+++ Data provided +++

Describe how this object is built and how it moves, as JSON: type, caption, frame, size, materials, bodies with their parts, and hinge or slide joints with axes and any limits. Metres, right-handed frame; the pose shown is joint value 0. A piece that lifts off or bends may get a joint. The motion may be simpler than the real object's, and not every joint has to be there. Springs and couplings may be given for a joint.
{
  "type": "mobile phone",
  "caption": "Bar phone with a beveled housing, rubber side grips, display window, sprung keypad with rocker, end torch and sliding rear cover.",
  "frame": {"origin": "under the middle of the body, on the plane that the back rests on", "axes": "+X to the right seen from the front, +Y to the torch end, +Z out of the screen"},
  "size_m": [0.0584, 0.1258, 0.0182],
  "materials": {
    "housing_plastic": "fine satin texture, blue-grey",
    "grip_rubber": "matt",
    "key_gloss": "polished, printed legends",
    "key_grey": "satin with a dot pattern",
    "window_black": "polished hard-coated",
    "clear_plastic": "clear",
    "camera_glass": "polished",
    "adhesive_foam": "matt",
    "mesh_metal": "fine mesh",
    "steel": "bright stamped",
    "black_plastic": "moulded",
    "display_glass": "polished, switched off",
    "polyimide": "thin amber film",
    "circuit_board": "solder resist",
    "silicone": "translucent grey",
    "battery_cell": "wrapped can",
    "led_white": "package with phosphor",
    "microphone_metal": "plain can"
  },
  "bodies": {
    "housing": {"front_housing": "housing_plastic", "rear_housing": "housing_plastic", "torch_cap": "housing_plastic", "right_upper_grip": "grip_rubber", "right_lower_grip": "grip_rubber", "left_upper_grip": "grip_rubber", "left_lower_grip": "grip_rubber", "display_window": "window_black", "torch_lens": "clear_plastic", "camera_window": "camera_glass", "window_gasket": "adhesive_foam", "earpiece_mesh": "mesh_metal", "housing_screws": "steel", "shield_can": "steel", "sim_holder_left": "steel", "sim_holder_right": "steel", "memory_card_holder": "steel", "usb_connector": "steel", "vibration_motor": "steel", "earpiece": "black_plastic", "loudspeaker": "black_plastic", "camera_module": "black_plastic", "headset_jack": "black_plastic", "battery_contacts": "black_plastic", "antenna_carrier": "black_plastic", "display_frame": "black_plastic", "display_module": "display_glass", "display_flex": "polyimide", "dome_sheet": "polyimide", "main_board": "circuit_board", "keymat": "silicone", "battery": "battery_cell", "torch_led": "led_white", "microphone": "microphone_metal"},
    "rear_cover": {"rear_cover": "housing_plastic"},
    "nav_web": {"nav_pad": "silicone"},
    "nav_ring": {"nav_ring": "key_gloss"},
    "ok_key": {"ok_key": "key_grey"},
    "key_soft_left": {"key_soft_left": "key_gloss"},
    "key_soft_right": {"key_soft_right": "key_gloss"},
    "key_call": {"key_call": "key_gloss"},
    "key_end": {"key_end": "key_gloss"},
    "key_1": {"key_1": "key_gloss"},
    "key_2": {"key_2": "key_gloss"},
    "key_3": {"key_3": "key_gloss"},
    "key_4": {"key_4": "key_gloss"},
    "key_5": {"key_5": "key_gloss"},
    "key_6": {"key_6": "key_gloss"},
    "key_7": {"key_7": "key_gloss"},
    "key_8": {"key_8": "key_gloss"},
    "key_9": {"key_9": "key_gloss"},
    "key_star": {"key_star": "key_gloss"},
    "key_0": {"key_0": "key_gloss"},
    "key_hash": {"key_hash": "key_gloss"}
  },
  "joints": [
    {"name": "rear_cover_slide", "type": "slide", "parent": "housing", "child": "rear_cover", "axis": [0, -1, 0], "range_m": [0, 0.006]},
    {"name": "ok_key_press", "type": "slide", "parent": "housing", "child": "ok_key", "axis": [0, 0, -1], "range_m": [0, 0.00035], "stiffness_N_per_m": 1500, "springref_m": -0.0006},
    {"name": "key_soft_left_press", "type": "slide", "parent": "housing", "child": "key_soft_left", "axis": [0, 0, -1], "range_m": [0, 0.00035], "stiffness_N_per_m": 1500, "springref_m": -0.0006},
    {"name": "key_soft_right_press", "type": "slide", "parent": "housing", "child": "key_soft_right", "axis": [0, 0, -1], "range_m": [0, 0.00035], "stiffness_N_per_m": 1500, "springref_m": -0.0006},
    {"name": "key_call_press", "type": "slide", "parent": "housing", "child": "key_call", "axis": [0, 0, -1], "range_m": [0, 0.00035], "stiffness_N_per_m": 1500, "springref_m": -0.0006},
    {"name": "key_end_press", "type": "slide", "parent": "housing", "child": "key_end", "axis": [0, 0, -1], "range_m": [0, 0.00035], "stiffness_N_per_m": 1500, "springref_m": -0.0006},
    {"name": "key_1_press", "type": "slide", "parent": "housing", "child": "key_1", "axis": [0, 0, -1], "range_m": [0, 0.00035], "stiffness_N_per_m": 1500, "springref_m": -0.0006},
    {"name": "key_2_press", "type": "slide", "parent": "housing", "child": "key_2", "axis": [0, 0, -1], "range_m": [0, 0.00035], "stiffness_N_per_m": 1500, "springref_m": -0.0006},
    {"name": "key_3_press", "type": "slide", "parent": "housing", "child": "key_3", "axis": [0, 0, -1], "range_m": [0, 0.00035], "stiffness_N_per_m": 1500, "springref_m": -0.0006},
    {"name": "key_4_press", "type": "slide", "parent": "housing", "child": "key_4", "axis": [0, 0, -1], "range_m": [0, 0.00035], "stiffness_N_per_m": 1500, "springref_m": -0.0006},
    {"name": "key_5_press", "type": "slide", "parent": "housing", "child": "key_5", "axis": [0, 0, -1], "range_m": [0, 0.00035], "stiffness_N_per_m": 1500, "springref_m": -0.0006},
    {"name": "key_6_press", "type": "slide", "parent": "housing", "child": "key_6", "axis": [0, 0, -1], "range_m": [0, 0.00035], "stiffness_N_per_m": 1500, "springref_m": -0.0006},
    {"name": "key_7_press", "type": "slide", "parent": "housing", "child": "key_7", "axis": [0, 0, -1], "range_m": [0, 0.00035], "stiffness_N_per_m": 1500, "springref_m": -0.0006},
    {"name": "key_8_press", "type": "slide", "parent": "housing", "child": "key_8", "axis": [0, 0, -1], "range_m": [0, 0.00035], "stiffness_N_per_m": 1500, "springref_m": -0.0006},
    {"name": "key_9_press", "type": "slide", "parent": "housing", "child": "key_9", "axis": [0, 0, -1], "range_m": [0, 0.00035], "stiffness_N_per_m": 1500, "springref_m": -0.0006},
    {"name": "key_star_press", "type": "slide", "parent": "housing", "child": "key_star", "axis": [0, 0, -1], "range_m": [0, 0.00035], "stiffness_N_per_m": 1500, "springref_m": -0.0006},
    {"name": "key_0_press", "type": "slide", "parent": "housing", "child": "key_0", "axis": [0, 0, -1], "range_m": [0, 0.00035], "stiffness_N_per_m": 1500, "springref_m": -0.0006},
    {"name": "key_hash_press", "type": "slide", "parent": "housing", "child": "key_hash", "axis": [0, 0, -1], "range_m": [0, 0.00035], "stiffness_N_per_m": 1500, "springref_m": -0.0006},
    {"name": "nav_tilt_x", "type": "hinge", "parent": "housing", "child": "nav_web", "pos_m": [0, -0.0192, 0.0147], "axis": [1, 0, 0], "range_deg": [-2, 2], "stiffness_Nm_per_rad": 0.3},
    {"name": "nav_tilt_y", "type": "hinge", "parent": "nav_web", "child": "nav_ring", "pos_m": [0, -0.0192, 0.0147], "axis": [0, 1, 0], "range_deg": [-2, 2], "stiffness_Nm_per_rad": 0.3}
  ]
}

+++

*Instructions for the task:*
Working from the listing above, pick out every line that has "hinge" and copy it.

*Correct output:*
Describe how this object is built and how it moves, as JSON: type, caption, frame, size, materials, bodies with their parts, and hinge or slide joints with axes and any limits. Metres, right-handed frame; the pose shown is joint value 0. A piece that lifts off or bends may get a joint. The motion may be simpler than the real object's, and not every joint has to be there. Springs and couplings may be given for a joint.
    {"name": "nav_tilt_x", "type": "hinge", "parent": "housing", "child": "nav_web", "pos_m": [0, -0.0192, 0.0147], "axis": [1, 0, 0], "range_deg": [-2, 2], "stiffness_Nm_per_rad": 0.3},
    {"name": "nav_tilt_y", "type": "hinge", "parent": "nav_web", "child": "nav_ring", "pos_m": [0, -0.0192, 0.0147], "axis": [0, 1, 0], "range_deg": [-2, 2], "stiffness_Nm_per_rad": 0.3}